M&A activity is expected to increase this year. That means you may soon find yourself leading communications on a transaction — a merger or acquisition that is critical to the long-term success of your organization.

This is an incredible opportunity for you. Bring your “A” game. There is no margin for error.

M&A communications is all about first impressions. This is when credibility and brand loyalty are built. The messages you convey, and how you communicate during the transaction process, will be remembered for a long time — by employees, customers, partners, suppliers, the news media, industry analysts, financial analysts, and pretty much everyone who has a hand in the success of your business.

When you nail it, you articulate the value of the transaction, anticipate and address stakeholders concerns, and deploy and sustain communications with precision. You put the transaction on stable ground and give it momentum for success. You build powerful trust with your stakeholders and mobilize valuable support for your business and its direction.

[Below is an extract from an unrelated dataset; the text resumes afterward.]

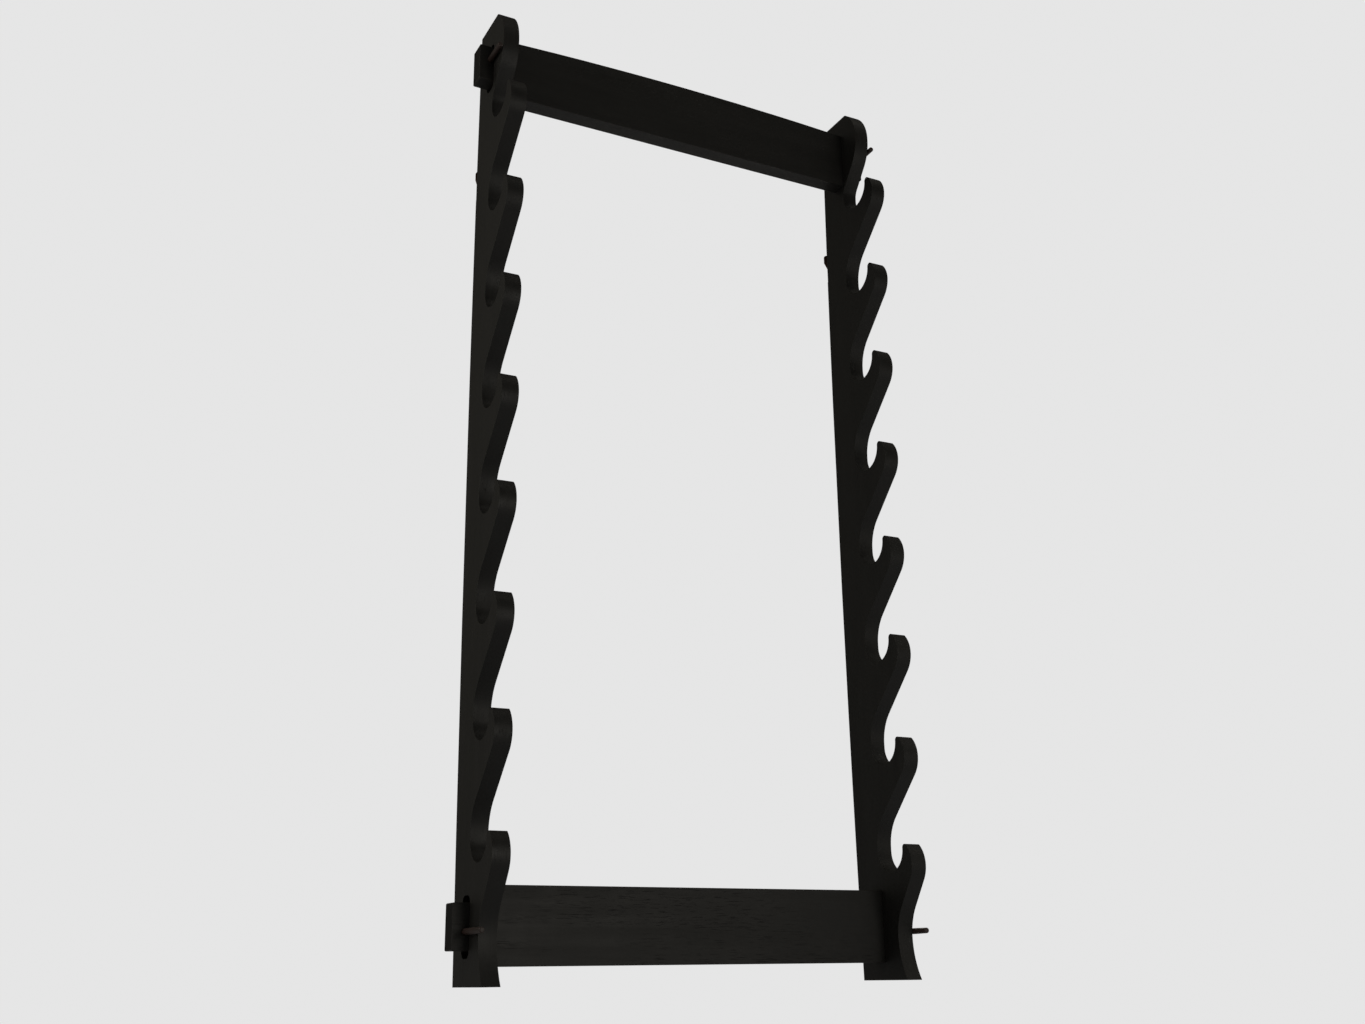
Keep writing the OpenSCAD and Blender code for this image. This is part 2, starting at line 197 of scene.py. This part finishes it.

The keys to success in M&A communications are founded in the fundamentals. Good communications practice applies regardless of deal dynamics. Here are some things that have worked for me:

  • Form a communications team. Surround yourself with professionals who have a deep understanding of your stakeholders. If there are multiple entities in the deal, get the right people involved from each organization. Consider this your “discovery” phase. Listen to your team and leverage their experience to define stakeholder audiences, identify issues and top-of-mind concerns, develop relevant messages, and outline the tactical elements that will engage each audience.
  • Develop a plan. I can’t say this enough: begin with strategic communications planning. Focus on creating a plan that will put your stakeholders at ease and give them peace of mind so they continue doing what stakeholders do — buying, selling, producing, investing and positively influencing the success of your organization. Your communications plan should be created during due diligence, the period before the contract is signed and the deal finalized. I typically map out the plan in two phases, announcement of the transaction and post close — the 100-day transition period that follows the initial announcement. It should include all transaction-related communication activities. Think “integrated communications.”
  • Choreograph the announcement. Day One should be planned out hour-by-hour, and I usually detail the first week of communications, as well. The transaction should be announced to each stakeholder audience at an established time. It must be tightly choreographed and executed with precision. Day One events are symbolic. They set a tone, and they are remembered. Ideally, I start with the management team, then employees, followed by key customers, targeted media and industry analysts. Of course, if you’re working in a publicly traded environment, you need to structure the announcement to meet disclosure requirements.
  • Involve executives and the management team. And put them out there with face-to-face communications. Your leadership team should be a part of the communications plan. When announcement day arrives, and throughout the transition process, use your organizational leaders to “tell the story” internally and externally. They should be in front of employees on announcement day — and beyond. Additionally, your leaders should be deployed into the field immediately after the announcement to meet with key customers. And it should not stop there. Involve managers and supervisors, as well. They are on the front line, and employees will always rely on their immediate leaders for the “real story.” Be sure to arm managers with the information they need to confidently explain what is happening and why.
  • Keep it real. Be as honest as you can, don’t make things up, and don’t over promise. Remember, credibility is on the line. It’s much better to say you don’t know, rather than provide an answer that is later perceived as misleading.
  • Focus on customers. Establishing a dialogue with customers during the transaction is key. In fact, a merger or acquisition is actually an opportunity to deepen your relationship with the customer. Know this: your top customers will be hounded by your competitors right after the transaction is announced, so it’s important to move fast and aggressively. Immediately engage your customers and tell a compelling value story related to the transaction, and articulate the new competitive advantage of the deal. You should reassure customers of a seamless transition with no disruption in service and address any concerns they have.
  • Sustain communications. Make sure it doesn’t stop after the announcement. Communications related to the integration of cultures, and the changes of leadership, systems, structures and processes must be delivered progressively as decisions unfold. Remain agile. Listen to your stakeholder audiences and respond to issues with clear, thought-through communications.

Do not go it alone. I’ve outlined some initial things to think about, but there’s so much more to consider. Experience is a big advantage in this communications discipline. If you’ve never done this before, get some help.